If you’re unsure, check the Wikipedia page for your distribution and compare it to the page about the Cauchy Distribution. Within the table on the right, there should be a row labeled Mean; it’s undefined for the Cauchy distribution. If your distribution’s mean is defined, then it’s finite.

  1. Generate \(N\) observations from \(F\) with whatever finite parameter values you want – you can either ask me or Google about how to generate random data from \(F\). Calculate the mean of these observations.

  2. Repeat part a. \(R = 20\) times and store the \(R\) means into a variable named means.
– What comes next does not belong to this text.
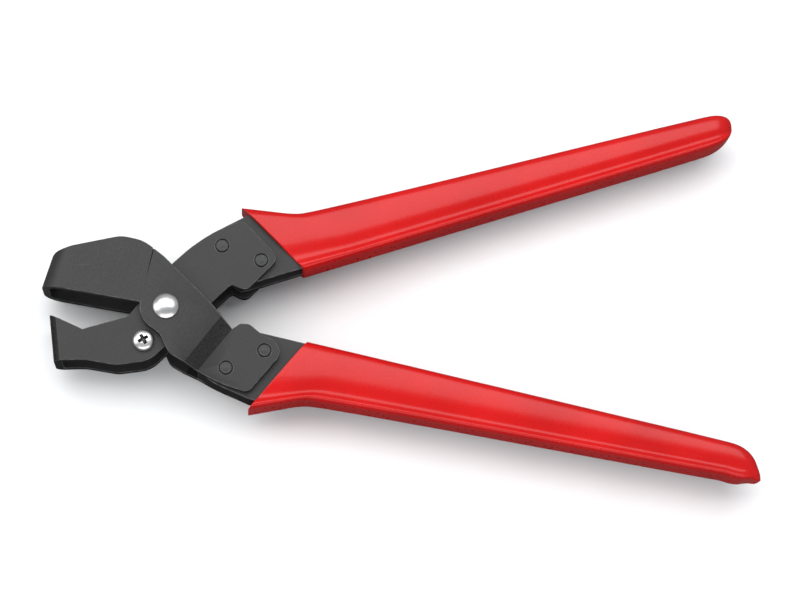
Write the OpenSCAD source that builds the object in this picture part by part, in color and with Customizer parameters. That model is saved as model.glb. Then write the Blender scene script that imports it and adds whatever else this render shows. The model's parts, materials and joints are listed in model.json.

I’d recommend here that you write a for-loop to do this. Here’s some starter code.

N <- # some number
R <- 501
means <- rep(NA, R) # instantiate a vector of R NAs
for (r in 1:R) {
    data <- rF(N, ...)     # generate N data from F(...); you'll need to change F
    means[r] <- mean(data) # store the rth mean
  1. Calculate the mean of means. Is it close to the true expectation based on the parameters your chose?

  2. Using the R function hist(means, breaks = "fd"), make a histogram of your means. Describe the shape, location, and spread of this distribution.

  3. Repeart parts b. through d. with \(R = 400\), but with the same \(N\).

  4. What are the major differences (in terms of the shape, location, and spread) between the histogram with \(R = 20\) and \(R = 400\)?